### REQUIREMENTS
In the data that follows, count the lines in which the word "each" occurs, and report that figure alone.

### DATASET
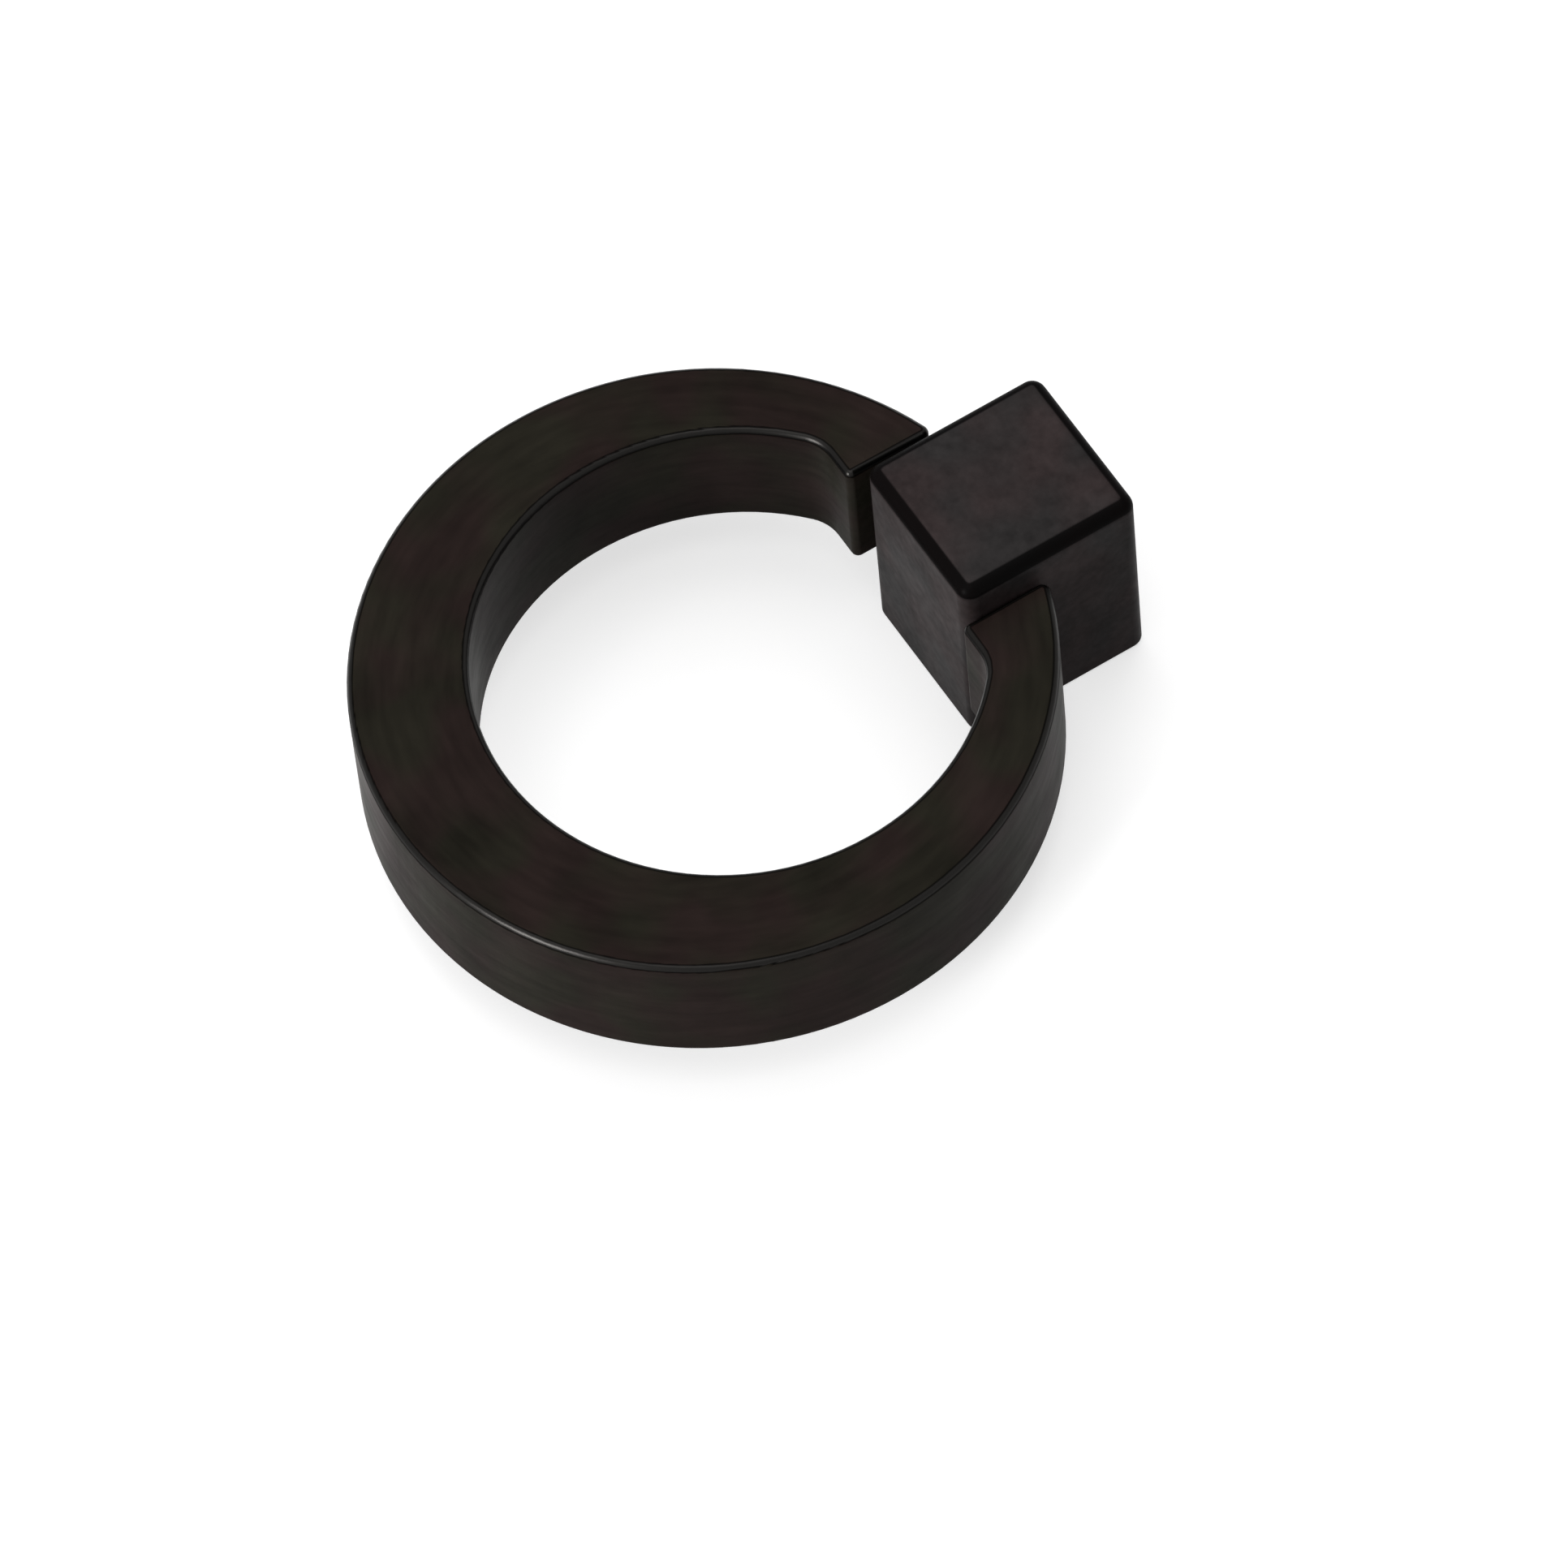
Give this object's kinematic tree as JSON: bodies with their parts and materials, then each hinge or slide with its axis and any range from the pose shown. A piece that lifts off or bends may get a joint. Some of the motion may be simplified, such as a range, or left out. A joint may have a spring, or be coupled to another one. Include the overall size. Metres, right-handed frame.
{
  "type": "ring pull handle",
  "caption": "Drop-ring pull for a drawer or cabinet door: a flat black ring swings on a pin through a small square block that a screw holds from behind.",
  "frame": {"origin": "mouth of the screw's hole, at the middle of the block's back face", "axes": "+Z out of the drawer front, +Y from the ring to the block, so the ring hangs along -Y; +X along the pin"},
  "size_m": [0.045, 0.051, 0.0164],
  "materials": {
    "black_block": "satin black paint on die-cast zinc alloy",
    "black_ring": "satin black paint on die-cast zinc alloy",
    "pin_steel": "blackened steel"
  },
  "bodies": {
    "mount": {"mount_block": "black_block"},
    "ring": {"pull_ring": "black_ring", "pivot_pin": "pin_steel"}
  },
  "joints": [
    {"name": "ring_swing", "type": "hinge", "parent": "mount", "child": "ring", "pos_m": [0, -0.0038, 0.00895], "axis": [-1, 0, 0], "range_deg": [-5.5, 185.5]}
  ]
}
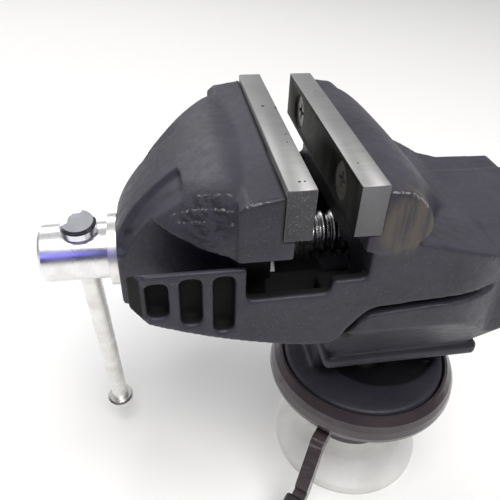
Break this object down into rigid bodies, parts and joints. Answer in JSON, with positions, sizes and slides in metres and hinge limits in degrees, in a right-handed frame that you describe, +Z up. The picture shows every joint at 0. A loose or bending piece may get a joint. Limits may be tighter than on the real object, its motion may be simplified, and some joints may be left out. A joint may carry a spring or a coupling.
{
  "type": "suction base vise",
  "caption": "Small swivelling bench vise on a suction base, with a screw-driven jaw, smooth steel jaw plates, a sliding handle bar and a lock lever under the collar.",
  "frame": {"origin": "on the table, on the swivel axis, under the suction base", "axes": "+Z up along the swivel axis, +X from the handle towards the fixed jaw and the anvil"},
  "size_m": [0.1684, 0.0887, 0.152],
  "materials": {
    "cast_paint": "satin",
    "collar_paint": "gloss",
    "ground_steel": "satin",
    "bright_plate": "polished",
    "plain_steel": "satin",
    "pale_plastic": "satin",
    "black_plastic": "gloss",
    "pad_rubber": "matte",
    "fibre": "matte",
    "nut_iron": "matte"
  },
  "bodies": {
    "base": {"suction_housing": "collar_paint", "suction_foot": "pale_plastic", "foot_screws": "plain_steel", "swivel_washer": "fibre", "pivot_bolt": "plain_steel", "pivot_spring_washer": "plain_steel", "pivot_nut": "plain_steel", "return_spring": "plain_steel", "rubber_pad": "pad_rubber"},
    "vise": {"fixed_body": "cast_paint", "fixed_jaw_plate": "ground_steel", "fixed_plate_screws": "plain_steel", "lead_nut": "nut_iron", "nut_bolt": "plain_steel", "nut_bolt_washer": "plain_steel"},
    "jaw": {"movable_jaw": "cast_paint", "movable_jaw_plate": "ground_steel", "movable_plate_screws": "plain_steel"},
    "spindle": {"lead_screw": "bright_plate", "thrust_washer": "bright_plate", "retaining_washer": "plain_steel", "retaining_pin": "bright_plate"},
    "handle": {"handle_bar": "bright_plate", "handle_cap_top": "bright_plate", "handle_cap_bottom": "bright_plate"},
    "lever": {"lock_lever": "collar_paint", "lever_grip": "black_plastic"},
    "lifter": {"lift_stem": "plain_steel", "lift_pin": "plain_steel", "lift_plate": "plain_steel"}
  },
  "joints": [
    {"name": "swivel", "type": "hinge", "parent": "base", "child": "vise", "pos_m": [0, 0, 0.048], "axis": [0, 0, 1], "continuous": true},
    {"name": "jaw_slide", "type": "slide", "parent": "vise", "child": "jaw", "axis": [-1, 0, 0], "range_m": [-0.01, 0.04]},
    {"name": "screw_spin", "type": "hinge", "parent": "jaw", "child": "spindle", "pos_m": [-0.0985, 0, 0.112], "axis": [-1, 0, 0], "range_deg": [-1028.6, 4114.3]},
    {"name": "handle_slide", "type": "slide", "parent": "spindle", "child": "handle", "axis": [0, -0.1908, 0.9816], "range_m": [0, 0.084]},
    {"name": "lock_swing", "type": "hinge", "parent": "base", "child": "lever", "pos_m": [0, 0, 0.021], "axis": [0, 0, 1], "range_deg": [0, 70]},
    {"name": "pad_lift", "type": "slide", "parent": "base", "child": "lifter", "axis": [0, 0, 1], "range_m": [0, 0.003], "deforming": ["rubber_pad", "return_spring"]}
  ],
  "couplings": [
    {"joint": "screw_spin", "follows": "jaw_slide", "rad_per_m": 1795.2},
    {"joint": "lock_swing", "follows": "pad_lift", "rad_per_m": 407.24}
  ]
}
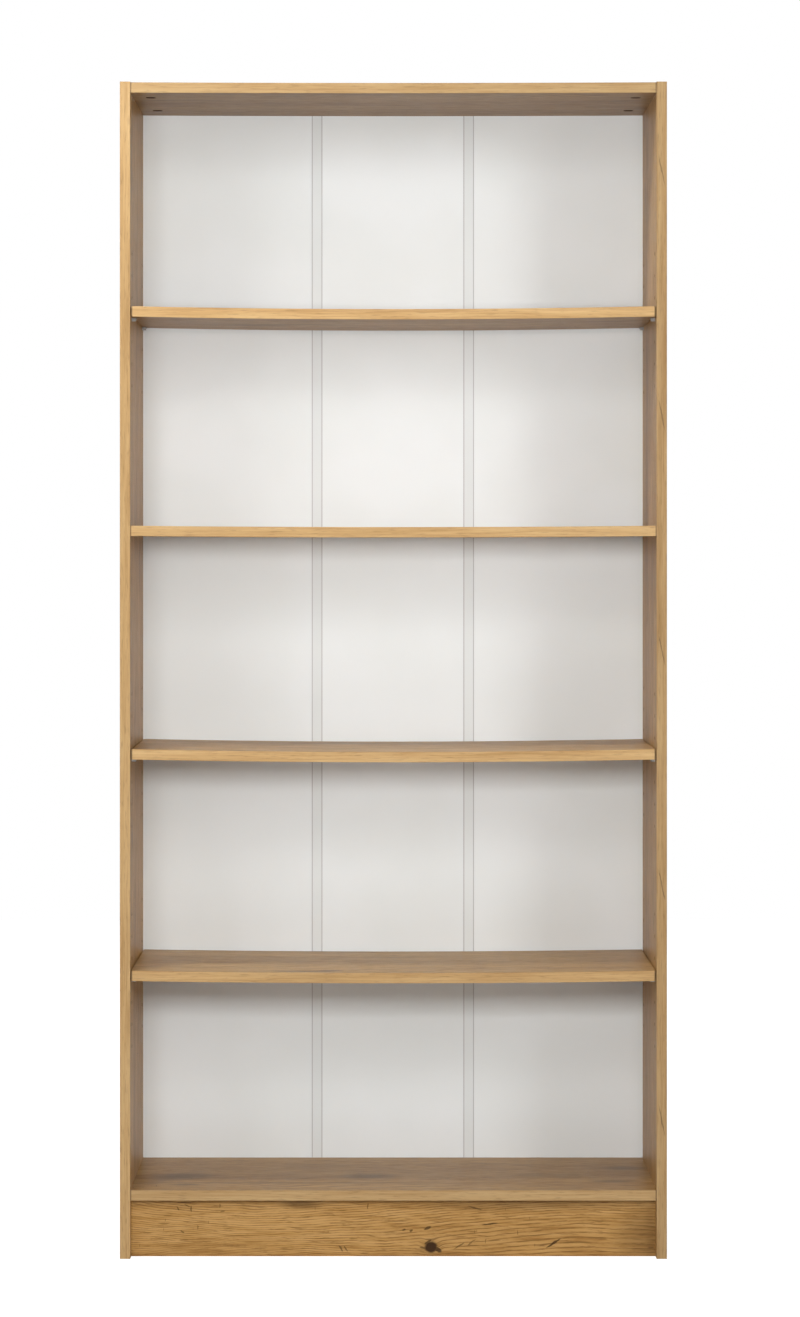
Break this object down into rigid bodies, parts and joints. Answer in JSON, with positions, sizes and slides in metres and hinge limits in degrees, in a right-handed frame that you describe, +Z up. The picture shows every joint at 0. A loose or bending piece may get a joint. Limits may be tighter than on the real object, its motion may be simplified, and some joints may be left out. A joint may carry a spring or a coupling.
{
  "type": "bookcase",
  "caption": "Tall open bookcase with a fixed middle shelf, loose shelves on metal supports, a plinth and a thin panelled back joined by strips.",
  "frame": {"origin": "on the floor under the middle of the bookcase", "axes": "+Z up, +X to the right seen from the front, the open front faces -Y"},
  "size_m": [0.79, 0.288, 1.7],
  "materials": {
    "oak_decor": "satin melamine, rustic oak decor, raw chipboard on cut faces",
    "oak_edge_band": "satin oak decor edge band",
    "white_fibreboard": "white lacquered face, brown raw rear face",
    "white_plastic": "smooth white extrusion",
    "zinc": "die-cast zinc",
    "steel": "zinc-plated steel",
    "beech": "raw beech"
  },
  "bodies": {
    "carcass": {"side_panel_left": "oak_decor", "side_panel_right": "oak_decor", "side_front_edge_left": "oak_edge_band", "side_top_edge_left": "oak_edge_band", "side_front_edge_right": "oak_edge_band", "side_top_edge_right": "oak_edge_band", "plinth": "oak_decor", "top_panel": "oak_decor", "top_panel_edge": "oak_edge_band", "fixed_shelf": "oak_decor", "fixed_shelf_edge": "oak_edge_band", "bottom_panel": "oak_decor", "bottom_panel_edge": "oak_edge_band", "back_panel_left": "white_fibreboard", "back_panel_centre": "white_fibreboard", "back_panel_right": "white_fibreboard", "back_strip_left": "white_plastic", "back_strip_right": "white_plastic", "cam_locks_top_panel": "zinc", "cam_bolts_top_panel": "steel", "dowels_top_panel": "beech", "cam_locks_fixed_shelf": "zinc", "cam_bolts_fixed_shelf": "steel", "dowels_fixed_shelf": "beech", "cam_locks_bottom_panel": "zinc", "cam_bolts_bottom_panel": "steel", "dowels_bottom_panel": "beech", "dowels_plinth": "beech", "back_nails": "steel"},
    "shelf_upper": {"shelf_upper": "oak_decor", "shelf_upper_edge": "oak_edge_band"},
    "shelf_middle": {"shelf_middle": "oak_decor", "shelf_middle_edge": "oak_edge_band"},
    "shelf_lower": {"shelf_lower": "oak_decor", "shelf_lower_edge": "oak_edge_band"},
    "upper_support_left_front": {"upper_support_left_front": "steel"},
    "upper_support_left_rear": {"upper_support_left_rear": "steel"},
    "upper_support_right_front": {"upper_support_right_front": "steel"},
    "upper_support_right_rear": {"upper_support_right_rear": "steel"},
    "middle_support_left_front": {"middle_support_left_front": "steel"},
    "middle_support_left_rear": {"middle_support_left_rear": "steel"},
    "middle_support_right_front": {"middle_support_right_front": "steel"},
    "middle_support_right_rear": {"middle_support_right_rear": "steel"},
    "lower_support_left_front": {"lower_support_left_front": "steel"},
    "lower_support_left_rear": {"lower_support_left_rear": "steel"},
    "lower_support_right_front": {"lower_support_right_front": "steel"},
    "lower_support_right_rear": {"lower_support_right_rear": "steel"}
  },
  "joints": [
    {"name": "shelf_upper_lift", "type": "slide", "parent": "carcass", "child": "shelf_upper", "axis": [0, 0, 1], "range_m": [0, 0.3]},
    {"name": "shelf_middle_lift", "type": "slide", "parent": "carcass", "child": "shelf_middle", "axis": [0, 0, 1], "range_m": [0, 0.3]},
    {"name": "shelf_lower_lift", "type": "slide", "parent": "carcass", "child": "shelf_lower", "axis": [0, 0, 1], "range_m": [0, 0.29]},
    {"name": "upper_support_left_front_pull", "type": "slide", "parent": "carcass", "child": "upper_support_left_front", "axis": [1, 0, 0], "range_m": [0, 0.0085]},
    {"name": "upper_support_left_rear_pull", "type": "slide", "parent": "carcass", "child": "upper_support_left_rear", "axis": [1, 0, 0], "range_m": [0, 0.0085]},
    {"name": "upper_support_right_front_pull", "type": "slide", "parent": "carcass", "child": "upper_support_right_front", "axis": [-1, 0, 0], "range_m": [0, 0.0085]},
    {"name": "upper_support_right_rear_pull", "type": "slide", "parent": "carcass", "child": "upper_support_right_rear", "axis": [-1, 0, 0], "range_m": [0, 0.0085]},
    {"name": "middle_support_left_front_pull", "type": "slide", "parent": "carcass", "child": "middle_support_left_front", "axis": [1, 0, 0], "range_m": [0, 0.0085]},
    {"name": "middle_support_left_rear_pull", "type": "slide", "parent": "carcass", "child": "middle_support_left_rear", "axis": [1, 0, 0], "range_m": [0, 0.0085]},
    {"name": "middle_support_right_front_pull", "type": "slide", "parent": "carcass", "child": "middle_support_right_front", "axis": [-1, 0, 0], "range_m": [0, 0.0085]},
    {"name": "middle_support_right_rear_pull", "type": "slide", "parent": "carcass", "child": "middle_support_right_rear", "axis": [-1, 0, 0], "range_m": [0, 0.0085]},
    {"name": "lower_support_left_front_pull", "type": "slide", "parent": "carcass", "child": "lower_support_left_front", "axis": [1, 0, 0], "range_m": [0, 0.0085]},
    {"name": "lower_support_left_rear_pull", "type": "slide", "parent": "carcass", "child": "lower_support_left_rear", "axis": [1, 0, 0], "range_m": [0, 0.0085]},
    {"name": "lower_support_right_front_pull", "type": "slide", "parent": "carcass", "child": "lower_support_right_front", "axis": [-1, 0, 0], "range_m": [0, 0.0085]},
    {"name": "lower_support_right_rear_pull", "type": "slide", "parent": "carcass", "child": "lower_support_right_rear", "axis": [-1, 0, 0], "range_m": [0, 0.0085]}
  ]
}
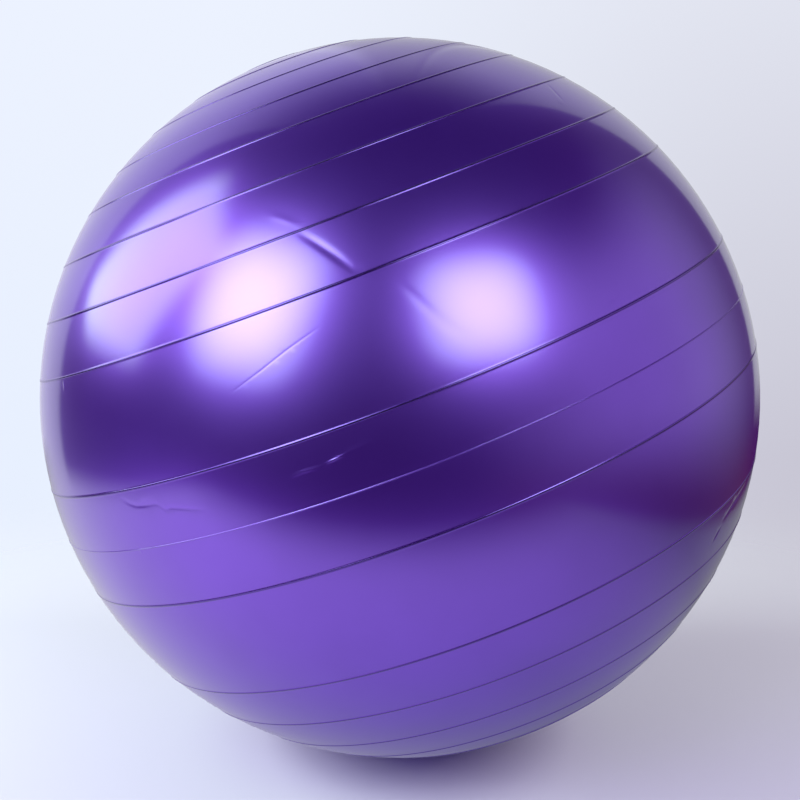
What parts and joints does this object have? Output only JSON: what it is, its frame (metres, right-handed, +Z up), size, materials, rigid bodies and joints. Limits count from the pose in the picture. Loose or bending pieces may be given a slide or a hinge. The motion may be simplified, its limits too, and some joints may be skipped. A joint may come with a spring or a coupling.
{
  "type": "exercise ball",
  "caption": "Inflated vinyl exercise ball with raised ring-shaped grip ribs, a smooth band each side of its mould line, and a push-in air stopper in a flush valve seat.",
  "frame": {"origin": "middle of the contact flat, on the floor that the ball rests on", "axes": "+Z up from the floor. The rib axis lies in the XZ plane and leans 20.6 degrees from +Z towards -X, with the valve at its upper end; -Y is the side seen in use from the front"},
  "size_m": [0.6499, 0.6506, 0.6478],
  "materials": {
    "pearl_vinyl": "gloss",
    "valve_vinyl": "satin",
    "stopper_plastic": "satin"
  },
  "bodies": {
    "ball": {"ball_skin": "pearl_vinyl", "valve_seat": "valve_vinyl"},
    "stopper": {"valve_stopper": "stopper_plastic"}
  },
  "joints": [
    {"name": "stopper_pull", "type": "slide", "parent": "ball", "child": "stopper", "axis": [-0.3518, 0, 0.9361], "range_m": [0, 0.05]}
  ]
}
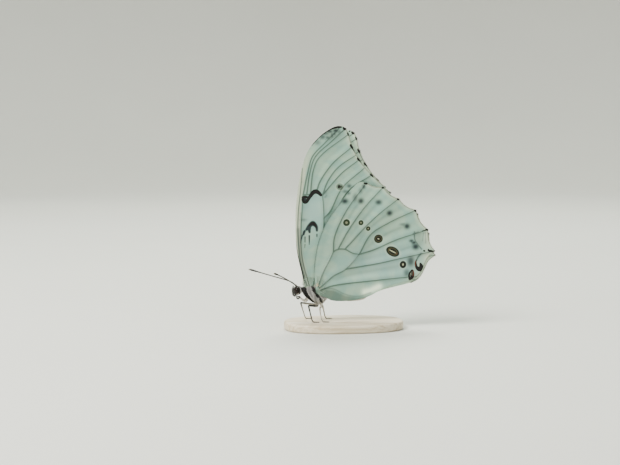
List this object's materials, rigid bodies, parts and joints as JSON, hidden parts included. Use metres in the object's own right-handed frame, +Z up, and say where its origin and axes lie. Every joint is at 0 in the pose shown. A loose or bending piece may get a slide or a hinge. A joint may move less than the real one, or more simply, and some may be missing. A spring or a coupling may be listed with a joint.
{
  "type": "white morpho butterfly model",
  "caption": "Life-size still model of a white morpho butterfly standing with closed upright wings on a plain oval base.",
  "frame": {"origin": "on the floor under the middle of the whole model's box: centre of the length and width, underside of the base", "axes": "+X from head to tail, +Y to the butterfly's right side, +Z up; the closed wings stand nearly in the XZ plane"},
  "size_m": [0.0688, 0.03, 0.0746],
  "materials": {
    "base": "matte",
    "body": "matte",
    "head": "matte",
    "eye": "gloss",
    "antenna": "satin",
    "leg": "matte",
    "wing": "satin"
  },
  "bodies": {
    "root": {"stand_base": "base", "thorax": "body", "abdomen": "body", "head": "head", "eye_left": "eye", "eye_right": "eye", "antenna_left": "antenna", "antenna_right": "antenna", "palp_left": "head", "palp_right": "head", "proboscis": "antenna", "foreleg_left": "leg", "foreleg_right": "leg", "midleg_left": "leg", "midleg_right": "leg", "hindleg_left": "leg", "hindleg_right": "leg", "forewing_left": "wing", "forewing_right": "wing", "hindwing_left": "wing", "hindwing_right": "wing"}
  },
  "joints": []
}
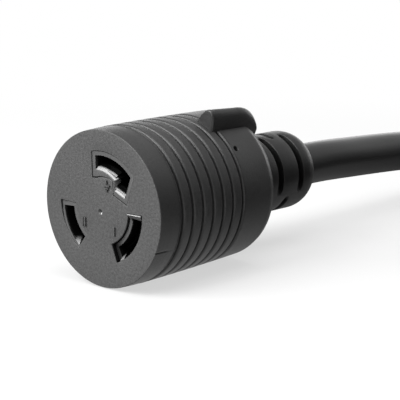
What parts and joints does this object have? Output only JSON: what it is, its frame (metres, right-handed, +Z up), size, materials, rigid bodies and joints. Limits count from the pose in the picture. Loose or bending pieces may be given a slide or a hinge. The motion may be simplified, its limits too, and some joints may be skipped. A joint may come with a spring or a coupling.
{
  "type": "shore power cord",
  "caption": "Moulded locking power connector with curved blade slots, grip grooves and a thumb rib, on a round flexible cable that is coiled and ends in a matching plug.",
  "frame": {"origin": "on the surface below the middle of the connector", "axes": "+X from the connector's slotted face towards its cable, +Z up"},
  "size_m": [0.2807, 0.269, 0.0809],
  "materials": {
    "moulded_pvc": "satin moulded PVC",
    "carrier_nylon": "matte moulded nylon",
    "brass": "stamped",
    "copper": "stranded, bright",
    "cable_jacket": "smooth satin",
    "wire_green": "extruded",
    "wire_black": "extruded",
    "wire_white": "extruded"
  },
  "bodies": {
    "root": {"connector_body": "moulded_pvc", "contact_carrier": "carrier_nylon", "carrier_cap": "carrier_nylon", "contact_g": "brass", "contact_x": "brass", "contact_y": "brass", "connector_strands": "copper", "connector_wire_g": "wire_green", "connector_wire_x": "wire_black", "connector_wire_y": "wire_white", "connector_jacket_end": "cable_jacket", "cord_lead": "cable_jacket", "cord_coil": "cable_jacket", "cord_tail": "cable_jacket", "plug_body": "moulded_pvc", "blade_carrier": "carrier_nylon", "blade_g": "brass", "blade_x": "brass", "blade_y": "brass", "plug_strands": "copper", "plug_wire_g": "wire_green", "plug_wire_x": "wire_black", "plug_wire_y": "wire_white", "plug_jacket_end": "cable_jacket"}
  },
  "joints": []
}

### SOLUTION TO THIS TASK
2